• [Stated task]:
Extract exactly those lines that lie between the start of the material and the line with "STOPPER_TINT, *joint, arris=0.0009))", including both boundary lines and no others.

• [Data lines]:
____________________
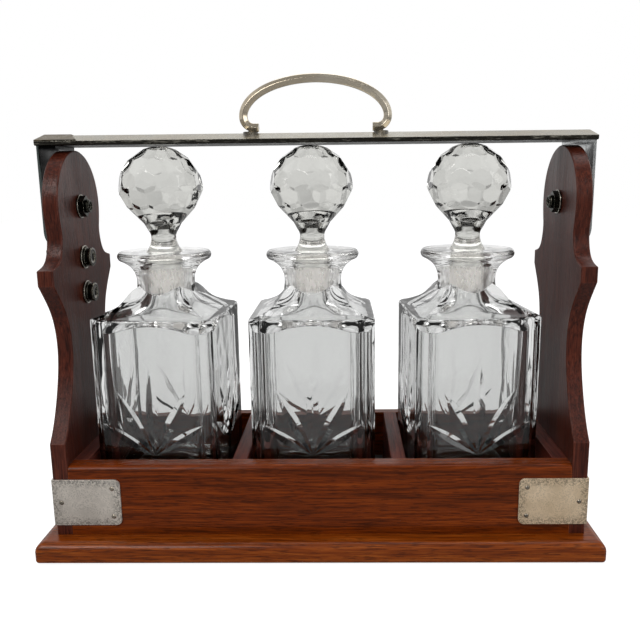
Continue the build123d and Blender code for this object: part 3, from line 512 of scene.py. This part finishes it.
FINISHES = {
    wood_front: ("tray_front_board", "tray_back_board"),
    wood_plinth: ("plinth",),
    wood_inner: ("tray_left_end", "tray_right_end", "left_divider", "right_divider", "tray_floor"),
    wood_upright: ("left_upright", "right_upright"),
    baize: ("baize_pads",),
    grey_corner: ("front_left_corner_plate", "rear_left_corner_plate"),
    pin_silver: ("corner_pins",),
    gold_corner: ("front_right_corner_plate", "rear_right_corner_plate"),
    silver_bar: ("locking_bar",),
    bronzed: ("bar_end_plate",),
    left_arm_shaded_plate: ("left_arm",),
    silver_arm: ("right_arm", "arm_rivets"),
    silver_handle: ("handle_bow",),
    foot_plate: ("handle_feet", "handle_screws"),
    steel: (
        "left_pivot_bolt", "right_pivot_bolt", "pivot_nuts", "spacer_bushes", "lock_screws",
        "frame_screws",
    ),
    washer_steel: ("pivot_washers", "lock_washers"),
    lock_brass: ("lock_case", "lock_back_plate", "lock_barrel", "lock_bolt"),
}
for finish, nodes in FINISHES.items():
    for node in nodes:
        dress(node, finish)
for side in ("left", "middle", "right"):
    middle = centre_of(f"{side}_decanter")
    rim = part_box(f"{side}_decanter")[1].z
    joint = (rim - FROST_DROPS[0], rim - FROST_DROPS[1], (middle.x, middle.y))
    glass = crystal(
        f"{side}_crystal", DECANTER_TINT, *joint,
        arris=0.0008, ripple=0.30, neck_tint=DECANTER_NECK_TINT,
    )
    dress(f"{side}_decanter", glass)
    dress(f"{side}_stopper", crystal(f"{side}_stopper_crystal", STOPPER_TINT, *joint, arris=0.0009))


# ------------------------------------------------- turned fastener details
RING_SEGMENTS = 56


def turned(name, profile, centre, side, material):
    """Ring turned about an axis along X. profile is a closed loop of (distance from the wood, radius)."""
    mesh = bpy.data.meshes.new(name)
    bm = bmesh.new()
    loops = []
    for k in range(RING_SEGMENTS):
        a = 2 * math.pi * k / RING_SEGMENTS
        loops.append([
            bm.verts.new((centre[0] - side * d, centre[1] + r * math.cos(a), centre[2] + r * math.sin(a)))
            for d, r in profile
        ])
    for k, here in enumerate(loops):
        there = loops[(k + 1) % RING_SEGMENTS]
        for j in range(len(profile)):
            n = (j + 1) % len(profile)
            bm.faces.new((here[j], here[n], there[n], there[j]))
    bmesh.ops.recalc_face_normals(bm, faces=bm.faces)
    for face in bm.faces:
        face.smooth = True
    bm.to_mesh(mesh)
    bm.free()
    mesh.materials.append(material)
    o = bpy.data.objects.new(name, mesh)
    scene.collection.objects.link(o)
    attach(o, "frame")


def bead(distance, radius, thick, points=10):
    """Round wire section of a ring."""
    angles = [2 * math.pi * i / points for i in range(points)]
    return [(distance + thick * math.cos(a), radius + thick * math.sin(a)) for a in angles]


def flange(low, high, inner, outer, bevel=0.0003):
    """Flat collar section with bevelled outer corners."""
    return [
        (low, inner), (low, outer - bevel), (low + bevel, outer),
        (high - bevel, outer), (high, outer - bevel), (high, inner),
    ]


INNER_FACE_X, PIVOT_Z, LOCK_DROPS = 0.1731, 0.2402, (0.0369, 0.0629)
WASHER_RIM = bead(distance=0.0011, radius=0.0081, thick=0.00045)
END_RING = bead(distance=0.0070, radius=0.0037, thick=0.0007)
COLLAR = flange(low=0.0012, high=0.0030, inner=0.0058, outer=0.0071)
END_DISC = flange(low=0.0050, high=0.0068, inner=0.0030, outer=0.0068)

for side, label in ((-1, "left"), (1, "right")):
    spot = (side * INNER_FACE_X, 0.0, PIVOT_Z)
    turned(f"{label}_pivot_washer_rim", WASHER_RIM, spot, side, highlit_rim_steel)
    turned(f"{label}_pivot_end_ring", END_RING, spot, side, steel)
for number, drop in enumerate(LOCK_DROPS, 1):
    spot = (-INNER_FACE_X, 0.0, PIVOT_Z - drop)
    turned(f"lock_washer_rim_{number}", WASHER_RIM, spot, -1, highlit_rim_steel)
    turned(f"lock_screw_collar_{number}", COLLAR, spot, -1, steel)
    turned(f"lock_screw_end_disc_{number}", END_DISC, spot, -1, disc_steel)


# ------------------------------------------------------------------- world
# White for the camera. Reflections and refractions see a soft cloudy room that is darker above,
# and reflections see it darker still towards the front. All else is lit by a plain pale level.
LIGHT_LEVEL = 0.55

world = bpy.data.worlds.new("studio")
scene.world = world
sky = Tree(world, "ShaderNodeOutputWorld", "Generated")
ray = sky.add("ShaderNodeLightPath").outputs
cloud = sky.add("ShaderNodeTexNoise")
sky.put(cloud.inputs["Vector"], sky.coord)
sky.put(cloud.inputs["Scale"], 3.4)
sky.put(cloud.inputs["Detail"], 1.0)
top = sky.span(sky.axis("Z"), 0.70, 0.93, 1.0, 0.40)
front = sky.span(sky.axis("Y"), -0.80, 0.10, 0.25, 1.0, "LINEAR")
patches = sky.span(cloud.outputs["Fac"], 0.40, 0.58, 0.62, 1.0, "LINEAR")
room = sky.times(sky.times(top, patches), sky.mix_value(ray["Is Glossy Ray"], 1.0, front))

plain = sky.add("ShaderNodeBackground")
sky.put(plain.inputs["Color"], (0.98, 0.99, 1.0))
sky.put(plain.inputs["Strength"], LIGHT_LEVEL)
seen = sky.add("ShaderNodeBackground")
sky.put(seen.inputs["Color"], (1, 1, 1))
sky.put(seen.inputs["Strength"], sky.mix_value(ray["Is Camera Ray"], room, 1.0))
straight = sky.math("MAXIMUM", ray["Is Camera Ray"], ray["Is Glossy Ray"])
straight = sky.math("MAXIMUM", straight, ray["Is Transmission Ray"])
chosen = sky.add("ShaderNodeMixShader")
for socket, value in zip(chosen.inputs, (straight, plain.outputs[0], seen.outputs[0])):
    sky.put(socket, value)
sky.finish(chosen)


# ------------------------------------------------------------------- floor
FLOOR_HALF, FLOOR_DROP = 4, 0.0004
FLOOR_GLOW = 0.76

floor_mesh = bpy.data.meshes.new("studio_floor")
corners = [(-FLOOR_HALF, -FLOOR_HALF, 0), (FLOOR_HALF, -FLOOR_HALF, 0),
           (FLOOR_HALF, FLOOR_HALF, 0), (-FLOOR_HALF, FLOOR_HALF, 0)]
floor_mesh.from_pydata(corners, [], [(0, 1, 2, 3)])
floor = bpy.data.objects.new("studio_floor", floor_mesh)
floor.location.z = -FLOOR_DROP
scene.collection.objects.link(floor)
pale = material_tree("pale_floor")
ray = pale.add("ShaderNodeLightPath").outputs
shows = pale.math("MAXIMUM", ray["Is Camera Ray"], ray["Is Transmission Ray"])
shows = pale.math("MAXIMUM", shows, pale.times(ray["Is Glossy Ray"], 0.12))
diffuse = pale.add("ShaderNodeBsdfDiffuse")
pale.put(diffuse.inputs["Color"], pale.mix(ray["Is Glossy Ray"], (0.48, 0.48, 0.48), (0.24, 0.24, 0.24)))
glow = pale.add("ShaderNodeEmission")
pale.put(glow.inputs["Strength"], pale.times(shows, FLOOR_GLOW))
both = pale.add("ShaderNodeAddShader")
pale.put(both.inputs[0], diffuse.outputs[0])
pale.put(both.inputs[1], glow.outputs[0])
floor_mesh.materials.append(pale.finish(both))


# ------------------------------------------------------------------- lamps
def lamp(name, place, target, size, power, colour):
    """Soft rectangular lamp, aimed at target."""
    data = bpy.data.lights.new(name, "AREA")
    data.shape = "RECTANGLE"
    data.size, data.size_y = size
    data.energy = power
    data.color = colour
    o = bpy.data.objects.new(name, data)
    scene.collection.objects.link(o)
    o.location = place
    o.rotation_mode = "QUATERNION"
    o.rotation_quaternion = (Vector(target) - Vector(place)).to_track_quat("-Z", "Y")


lamp("key", (-0.75, -1.15, 1.25), (0, 0, 0.12), (0.9, 0.7), 11.5, (1.0, 0.985, 0.96))
lamp("fill", (1.1, -0.9, 0.75), (0, 0, 0.12), (0.9, 0.9), 5.5, (1.0, 0.99, 0.98))
lamp("top", (0.1, 0.3, 1.4), (0, 0, 0.1), (1.2, 0.8), 7.5, (1.0, 1.0, 1.0))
____________________
• [Complete answer]:
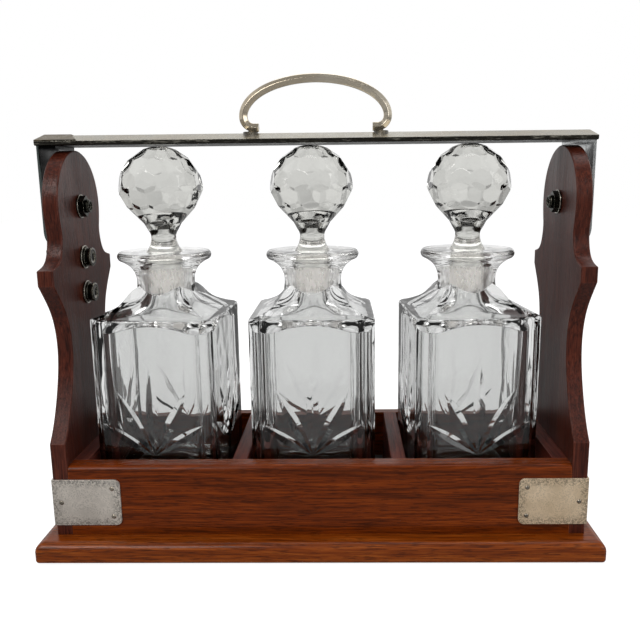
Continue the build123d and Blender code for this object: part 3, from line 512 of scene.py. This part finishes it.
FINISHES = {
    wood_front: ("tray_front_board", "tray_back_board"),
    wood_plinth: ("plinth",),
    wood_inner: ("tray_left_end", "tray_right_end", "left_divider", "right_divider", "tray_floor"),
    wood_upright: ("left_upright", "right_upright"),
    baize: ("baize_pads",),
    grey_corner: ("front_left_corner_plate", "rear_left_corner_plate"),
    pin_silver: ("corner_pins",),
    gold_corner: ("front_right_corner_plate", "rear_right_corner_plate"),
    silver_bar: ("locking_bar",),
    bronzed: ("bar_end_plate",),
    left_arm_shaded_plate: ("left_arm",),
    silver_arm: ("right_arm", "arm_rivets"),
    silver_handle: ("handle_bow",),
    foot_plate: ("handle_feet", "handle_screws"),
    steel: (
        "left_pivot_bolt", "right_pivot_bolt", "pivot_nuts", "spacer_bushes", "lock_screws",
        "frame_screws",
    ),
    washer_steel: ("pivot_washers", "lock_washers"),
    lock_brass: ("lock_case", "lock_back_plate", "lock_barrel", "lock_bolt"),
}
for finish, nodes in FINISHES.items():
    for node in nodes:
        dress(node, finish)
for side in ("left", "middle", "right"):
    middle = centre_of(f"{side}_decanter")
    rim = part_box(f"{side}_decanter")[1].z
    joint = (rim - FROST_DROPS[0], rim - FROST_DROPS[1], (middle.x, middle.y))
    glass = crystal(
        f"{side}_crystal", DECANTER_TINT, *joint,
        arris=0.0008, ripple=0.30, neck_tint=DECANTER_NECK_TINT,
    )
    dress(f"{side}_decanter", glass)
    dress(f"{side}_stopper", crystal(f"{side}_stopper_crystal", STOPPER_TINT, *joint, arris=0.0009))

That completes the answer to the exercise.